### [Work instructions]
From the listing that follows, extract every line and set it down unaltered.

=-=-=-=-=

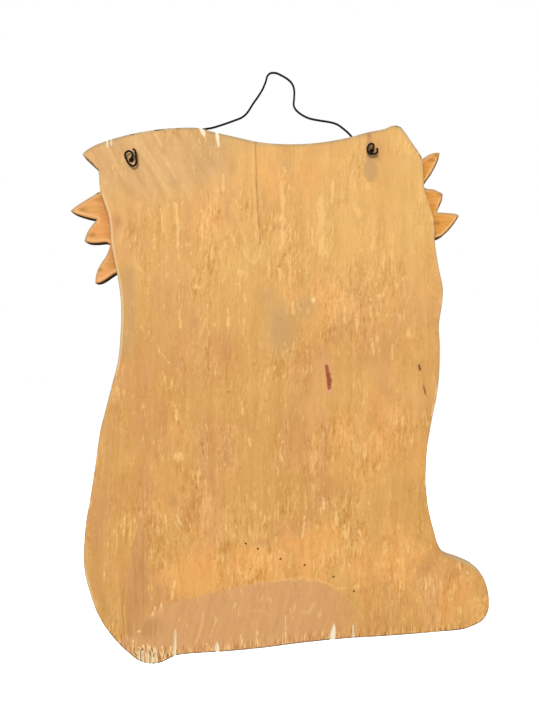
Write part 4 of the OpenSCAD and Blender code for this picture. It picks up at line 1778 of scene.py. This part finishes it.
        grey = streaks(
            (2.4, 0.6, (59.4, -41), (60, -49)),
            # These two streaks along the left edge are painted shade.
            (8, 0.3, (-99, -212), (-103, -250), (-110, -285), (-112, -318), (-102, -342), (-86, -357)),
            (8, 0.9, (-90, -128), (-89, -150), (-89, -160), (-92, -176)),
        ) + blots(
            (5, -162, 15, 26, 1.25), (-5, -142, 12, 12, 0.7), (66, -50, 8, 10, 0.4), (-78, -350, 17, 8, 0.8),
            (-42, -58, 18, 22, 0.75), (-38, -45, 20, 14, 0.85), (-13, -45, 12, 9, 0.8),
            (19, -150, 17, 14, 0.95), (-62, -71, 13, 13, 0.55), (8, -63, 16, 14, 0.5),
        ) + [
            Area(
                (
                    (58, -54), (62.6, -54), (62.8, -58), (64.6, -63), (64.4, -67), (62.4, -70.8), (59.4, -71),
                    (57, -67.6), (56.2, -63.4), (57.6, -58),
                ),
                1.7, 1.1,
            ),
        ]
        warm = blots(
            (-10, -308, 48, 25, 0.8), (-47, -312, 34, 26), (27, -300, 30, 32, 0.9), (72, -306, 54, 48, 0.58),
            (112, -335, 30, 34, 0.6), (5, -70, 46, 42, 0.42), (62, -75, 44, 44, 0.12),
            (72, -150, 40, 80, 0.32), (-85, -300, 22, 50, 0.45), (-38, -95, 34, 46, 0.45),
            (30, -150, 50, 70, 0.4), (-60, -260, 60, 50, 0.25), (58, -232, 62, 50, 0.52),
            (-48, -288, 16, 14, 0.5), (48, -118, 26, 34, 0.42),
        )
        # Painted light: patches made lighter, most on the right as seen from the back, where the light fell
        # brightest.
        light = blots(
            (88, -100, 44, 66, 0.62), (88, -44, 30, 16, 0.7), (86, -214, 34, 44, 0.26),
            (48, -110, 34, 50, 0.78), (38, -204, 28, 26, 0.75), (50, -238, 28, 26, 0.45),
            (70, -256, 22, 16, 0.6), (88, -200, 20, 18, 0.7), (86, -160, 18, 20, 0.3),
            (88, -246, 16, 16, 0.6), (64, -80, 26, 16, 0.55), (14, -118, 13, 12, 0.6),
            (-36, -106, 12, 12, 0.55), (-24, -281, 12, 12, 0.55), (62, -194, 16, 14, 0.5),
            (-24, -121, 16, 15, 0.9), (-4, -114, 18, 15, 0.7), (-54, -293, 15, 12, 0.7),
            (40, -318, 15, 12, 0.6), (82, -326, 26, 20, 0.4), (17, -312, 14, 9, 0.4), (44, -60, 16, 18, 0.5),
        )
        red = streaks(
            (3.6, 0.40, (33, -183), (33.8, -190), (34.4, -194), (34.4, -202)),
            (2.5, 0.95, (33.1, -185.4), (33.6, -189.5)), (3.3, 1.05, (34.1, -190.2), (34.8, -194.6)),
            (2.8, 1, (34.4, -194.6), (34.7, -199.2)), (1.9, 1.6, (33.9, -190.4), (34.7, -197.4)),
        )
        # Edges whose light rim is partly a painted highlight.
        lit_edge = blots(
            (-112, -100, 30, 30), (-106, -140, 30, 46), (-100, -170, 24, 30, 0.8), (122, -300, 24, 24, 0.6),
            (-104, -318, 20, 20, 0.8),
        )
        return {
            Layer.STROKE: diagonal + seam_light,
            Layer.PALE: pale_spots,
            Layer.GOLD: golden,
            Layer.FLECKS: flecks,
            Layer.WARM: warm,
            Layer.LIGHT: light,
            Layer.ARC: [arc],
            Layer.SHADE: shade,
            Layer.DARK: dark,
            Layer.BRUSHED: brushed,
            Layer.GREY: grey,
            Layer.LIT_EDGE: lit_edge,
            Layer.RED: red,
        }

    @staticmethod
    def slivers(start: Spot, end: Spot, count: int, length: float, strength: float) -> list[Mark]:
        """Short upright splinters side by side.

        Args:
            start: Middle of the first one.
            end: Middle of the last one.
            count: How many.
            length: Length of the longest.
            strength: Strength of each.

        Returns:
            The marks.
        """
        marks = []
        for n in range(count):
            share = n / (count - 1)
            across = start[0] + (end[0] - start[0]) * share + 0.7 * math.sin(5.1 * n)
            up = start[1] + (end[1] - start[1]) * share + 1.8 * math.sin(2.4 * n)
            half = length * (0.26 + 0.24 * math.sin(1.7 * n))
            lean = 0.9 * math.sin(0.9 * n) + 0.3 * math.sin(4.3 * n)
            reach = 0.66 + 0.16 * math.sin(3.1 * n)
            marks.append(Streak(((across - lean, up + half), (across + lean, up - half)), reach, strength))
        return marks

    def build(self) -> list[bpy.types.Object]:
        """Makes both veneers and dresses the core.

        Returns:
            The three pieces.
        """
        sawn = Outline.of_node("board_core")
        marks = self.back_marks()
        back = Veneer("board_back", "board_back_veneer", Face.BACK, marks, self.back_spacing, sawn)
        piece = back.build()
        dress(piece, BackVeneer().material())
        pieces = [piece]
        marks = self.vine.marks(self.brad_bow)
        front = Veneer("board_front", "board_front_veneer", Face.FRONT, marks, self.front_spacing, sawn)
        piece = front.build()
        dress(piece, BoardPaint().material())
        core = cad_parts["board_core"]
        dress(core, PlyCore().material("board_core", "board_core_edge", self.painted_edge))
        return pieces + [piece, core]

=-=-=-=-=

### [Complete output]
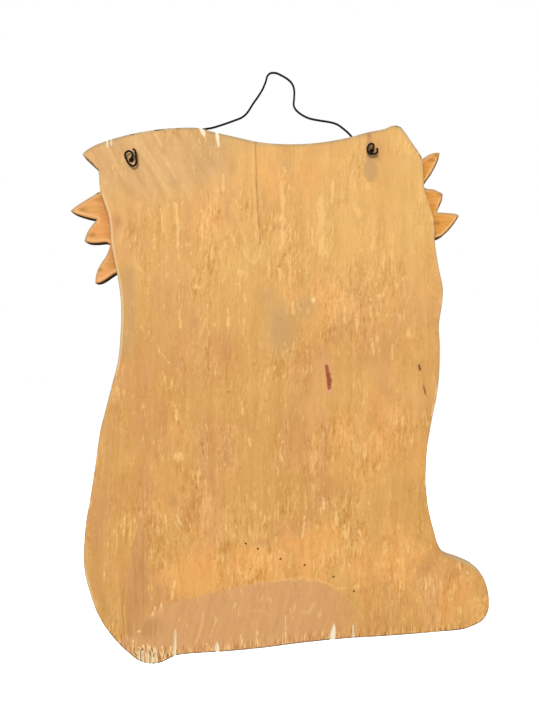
Write part 4 of the OpenSCAD and Blender code for this picture. It picks up at line 1778 of scene.py. This part finishes it.
        grey = streaks(
            (2.4, 0.6, (59.4, -41), (60, -49)),
            # These two streaks along the left edge are painted shade.
            (8, 0.3, (-99, -212), (-103, -250), (-110, -285), (-112, -318), (-102, -342), (-86, -357)),
            (8, 0.9, (-90, -128), (-89, -150), (-89, -160), (-92, -176)),
        ) + blots(
            (5, -162, 15, 26, 1.25), (-5, -142, 12, 12, 0.7), (66, -50, 8, 10, 0.4), (-78, -350, 17, 8, 0.8),
            (-42, -58, 18, 22, 0.75), (-38, -45, 20, 14, 0.85), (-13, -45, 12, 9, 0.8),
            (19, -150, 17, 14, 0.95), (-62, -71, 13, 13, 0.55), (8, -63, 16, 14, 0.5),
        ) + [
            Area(
                (
                    (58, -54), (62.6, -54), (62.8, -58), (64.6, -63), (64.4, -67), (62.4, -70.8), (59.4, -71),
                    (57, -67.6), (56.2, -63.4), (57.6, -58),
                ),
                1.7, 1.1,
            ),
        ]
        warm = blots(
            (-10, -308, 48, 25, 0.8), (-47, -312, 34, 26), (27, -300, 30, 32, 0.9), (72, -306, 54, 48, 0.58),
            (112, -335, 30, 34, 0.6), (5, -70, 46, 42, 0.42), (62, -75, 44, 44, 0.12),
            (72, -150, 40, 80, 0.32), (-85, -300, 22, 50, 0.45), (-38, -95, 34, 46, 0.45),
            (30, -150, 50, 70, 0.4), (-60, -260, 60, 50, 0.25), (58, -232, 62, 50, 0.52),
            (-48, -288, 16, 14, 0.5), (48, -118, 26, 34, 0.42),
        )
        # Painted light: patches made lighter, most on the right as seen from the back, where the light fell
        # brightest.
        light = blots(
            (88, -100, 44, 66, 0.62), (88, -44, 30, 16, 0.7), (86, -214, 34, 44, 0.26),
            (48, -110, 34, 50, 0.78), (38, -204, 28, 26, 0.75), (50, -238, 28, 26, 0.45),
            (70, -256, 22, 16, 0.6), (88, -200, 20, 18, 0.7), (86, -160, 18, 20, 0.3),
            (88, -246, 16, 16, 0.6), (64, -80, 26, 16, 0.55), (14, -118, 13, 12, 0.6),
            (-36, -106, 12, 12, 0.55), (-24, -281, 12, 12, 0.55), (62, -194, 16, 14, 0.5),
            (-24, -121, 16, 15, 0.9), (-4, -114, 18, 15, 0.7), (-54, -293, 15, 12, 0.7),
            (40, -318, 15, 12, 0.6), (82, -326, 26, 20, 0.4), (17, -312, 14, 9, 0.4), (44, -60, 16, 18, 0.5),
        )
        red = streaks(
            (3.6, 0.40, (33, -183), (33.8, -190), (34.4, -194), (34.4, -202)),
            (2.5, 0.95, (33.1, -185.4), (33.6, -189.5)), (3.3, 1.05, (34.1, -190.2), (34.8, -194.6)),
            (2.8, 1, (34.4, -194.6), (34.7, -199.2)), (1.9, 1.6, (33.9, -190.4), (34.7, -197.4)),
        )
        # Edges whose light rim is partly a painted highlight.
        lit_edge = blots(
            (-112, -100, 30, 30), (-106, -140, 30, 46), (-100, -170, 24, 30, 0.8), (122, -300, 24, 24, 0.6),
            (-104, -318, 20, 20, 0.8),
        )
        return {
            Layer.STROKE: diagonal + seam_light,
            Layer.PALE: pale_spots,
            Layer.GOLD: golden,
            Layer.FLECKS: flecks,
            Layer.WARM: warm,
            Layer.LIGHT: light,
            Layer.ARC: [arc],
            Layer.SHADE: shade,
            Layer.DARK: dark,
            Layer.BRUSHED: brushed,
            Layer.GREY: grey,
            Layer.LIT_EDGE: lit_edge,
            Layer.RED: red,
        }

    @staticmethod
    def slivers(start: Spot, end: Spot, count: int, length: float, strength: float) -> list[Mark]:
        """Short upright splinters side by side.

        Args:
            start: Middle of the first one.
            end: Middle of the last one.
            count: How many.
            length: Length of the longest.
            strength: Strength of each.

        Returns:
            The marks.
        """
        marks = []
        for n in range(count):
            share = n / (count - 1)
            across = start[0] + (end[0] - start[0]) * share + 0.7 * math.sin(5.1 * n)
            up = start[1] + (end[1] - start[1]) * share + 1.8 * math.sin(2.4 * n)
            half = length * (0.26 + 0.24 * math.sin(1.7 * n))
            lean = 0.9 * math.sin(0.9 * n) + 0.3 * math.sin(4.3 * n)
            reach = 0.66 + 0.16 * math.sin(3.1 * n)
            marks.append(Streak(((across - lean, up + half), (across + lean, up - half)), reach, strength))
        return marks

    def build(self) -> list[bpy.types.Object]:
        """Makes both veneers and dresses the core.

        Returns:
            The three pieces.
        """
        sawn = Outline.of_node("board_core")
        marks = self.back_marks()
        back = Veneer("board_back", "board_back_veneer", Face.BACK, marks, self.back_spacing, sawn)
        piece = back.build()
        dress(piece, BackVeneer().material())
        pieces = [piece]
        marks = self.vine.marks(self.brad_bow)
        front = Veneer("board_front", "board_front_veneer", Face.FRONT, marks, self.front_spacing, sawn)
        piece = front.build()
        dress(piece, BoardPaint().material())
        core = cad_parts["board_core"]
        dress(core, PlyCore().material("board_core", "board_core_edge", self.painted_edge))
        return pieces + [piece, core]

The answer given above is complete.